This would have been in the autumn of 1885. Tom Collyer and my great grandmother were married beginning December 1885 and she was already pregnant with my Gran.

Basically what I need to find is
1. The ship that Tom Collyer was on in the autumn of 1885.
2. The names of the crew who were lost on this ship.

If anyone can let me know where I can find this info, I would be very grateful.

Jay


----------



## bswift (Apr 3, 2012)

Jay,

I love a genealogy challenge, but this is quite tough! I can't find anything in the on-line resources I have available to tell us which boat Tom Collyer sailed on I'm afraid.

I though I'd have a look at the local newspaper and see if there was anything to help. There are suprisingly few fisherman reported in the papers lost overboard from Lowestoft in 1885. The only one that fits roughly with your criteria occured on 26 November 1885 when the fishing lugger "Blooming Lily" was approaching harbour and a crew member, William Bryant (18 yrs old of Barnby) was struck by a sail and knocked overboard. Heavy seas prevented any rescue attempts and he was never seen again.

I've also examined the death at sea register for other lives lost from Lowestoft fishing boats. This yielded:-

17 yr old James Mills (cook), lost overboard from the Olive Branch on 3 Dec 1885.
16 year old James Yallop (apprentice), lost overboard from the Samuel & Emma on 9 Dec 1885.
27 year old Jeremiah Forkard, skipper of the Mary Farr, lost overboard 24 Jul 1885.
15 year old Leonard Gray (cook), lost overboard from the Young Harry on 4 Nov 1885.
19 year old Wm Clow (O/S), lost from the Boy Bob on 4 Dec 1885.

None of these seem to me to fit the profile you were looking for, so I'm not sure that it helps and you may just want to file it away and hope it chimes with something else that turns up. If you need the source do***ents, let me know and I'll pop them into drop box and post a link.

Happy hunting,

Bill


----------



## littlefrog24 (Sep 25, 2016)

Hi Bill

Many thanks for taking an interest in my story. I had put this 'brick wall' on the back burner and not done anymore work on it.

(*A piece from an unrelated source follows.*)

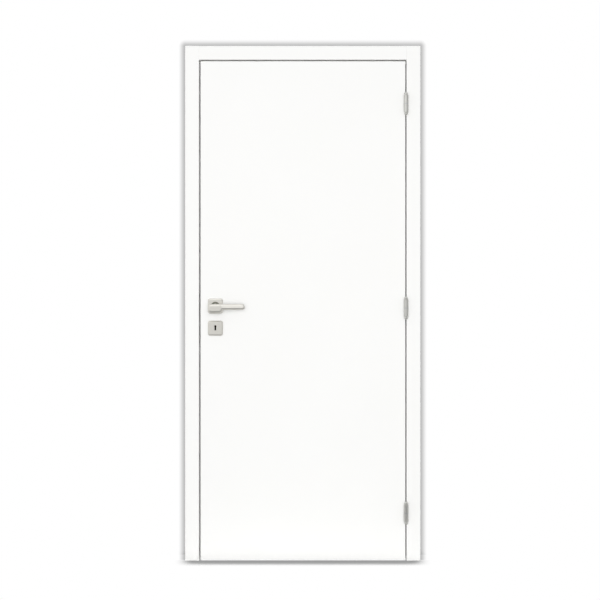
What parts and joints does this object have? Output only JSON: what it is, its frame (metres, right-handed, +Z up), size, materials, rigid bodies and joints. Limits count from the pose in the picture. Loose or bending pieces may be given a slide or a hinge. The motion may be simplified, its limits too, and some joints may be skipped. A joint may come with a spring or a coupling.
{
  "type": "interior door with frame",
  "caption": "Flush interior door leaf hung on lift-off hinges in a lined frame with flat architraves, with lever handles and a keyed mortise lock.",
  "frame": {"origin": "on the outer face of the hinge-side lining, at floor level, half way through the wall's thickness", "axes": "+X out of that face towards the wall on the hinge side, +Y through the wall away from the side the leaf opens to, +Z up"},
  "size_m": [0.954, 0.196, 2.087],
  "materials": {
    "white_lacquer": "white lacquered fibreboard, satin, faint spray texture",
    "raw_timber": "raw chipboard core and softwood lock block, hidden inside the leaf",
    "seal": "soft white thermoplastic seal, matt",
    "nylon": "moulded nylon, dark grey, matt",
    "satin_nickel": "satin nickel plated, fine brushed, slightly warm",
    "zinc_steel": "bright zinc plated steel"
  },
  "bodies": {
    "frame": {"architrave_back_head": "white_lacquer", "architrave_back_hinge_side": "white_lacquer", "architrave_back_latch_side": "white_lacquer", "architrave_front_head": "white_lacquer", "architrave_front_hinge_side": "white_lacquer", "architrave_front_latch_side": "white_lacquer", "hinge_bottom_frame_blade": "satin_nickel", "hinge_bottom_pin": "zinc_steel", "hinge_middle_frame_blade": "satin_nickel", "hinge_middle_pin": "zinc_steel", "hinge_top_frame_blade": "satin_nickel", "hinge_top_pin": "zinc_steel", "lining_head": "white_lacquer", "lining_hinge_side": "white_lacquer", "lining_latch_side": "white_lacquer", "seals": "seal", "stop_head": "white_lacquer", "stop_hinge_side": "white_lacquer", "stop_latch_side": "white_lacquer", "strike_plate": "satin_nickel"},
    "leaf": {"bush_back": "nylon", "bush_front": "nylon", "dead_bolt": "zinc_steel", "escutcheon_back": "satin_nickel", "escutcheon_front": "satin_nickel", "hinge_bottom_leaf_blade": "satin_nickel", "hinge_middle_leaf_blade": "satin_nickel", "hinge_top_leaf_blade": "satin_nickel", "latch_bolt": "zinc_steel", "leaf_core": "raw_timber", "leaf_lock_block": "raw_timber", "leaf_rail_bottom": "white_lacquer", "leaf_rail_top": "white_lacquer", "leaf_skin_back": "white_lacquer", "leaf_skin_front": "white_lacquer", "leaf_stile_hinge_side": "white_lacquer", "leaf_stile_latch_side": "white_lacquer", "lock_case": "zinc_steel", "lock_forend": "satin_nickel", "rose_back": "satin_nickel", "rose_front": "satin_nickel"},
    "lever": {"lever_back": "satin_nickel", "lever_front": "satin_nickel", "lock_follower": "zinc_steel", "spindle": "zinc_steel"}
  },
  "joints": [
    {"name": "leaf_swing", "type": "hinge", "parent": "frame", "child": "leaf", "pos_m": [-0.0245, -0.083, 0], "axis": [0, 0, 1], "range_deg": [0, 170]},
    {"name": "lever_turn", "type": "hinge", "parent": "leaf", "child": "lever", "pos_m": [-0.797, -0.052, 1.032], "axis": [0, 1, 0], "range_deg": [0, 40], "stiffness_Nm_per_rad": 1.2, "springref_deg": -34.38}
  ]
}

Now with your help I have a few more leads to follow. The source do***ents would be very helpful. 

Thanks again

Jay


----------



## bswift (Apr 3, 2012)

No problem Jay.

Data is here.
https://www.dropbox.com/sh/xdbakddofsgtpzx/AAD0kgqWxrN44foOagM-MJ62a?dl=0

Bill


----------



## littlefrog24 (Sep 25, 2016)

Thanks Bill

Regards
Jay


----------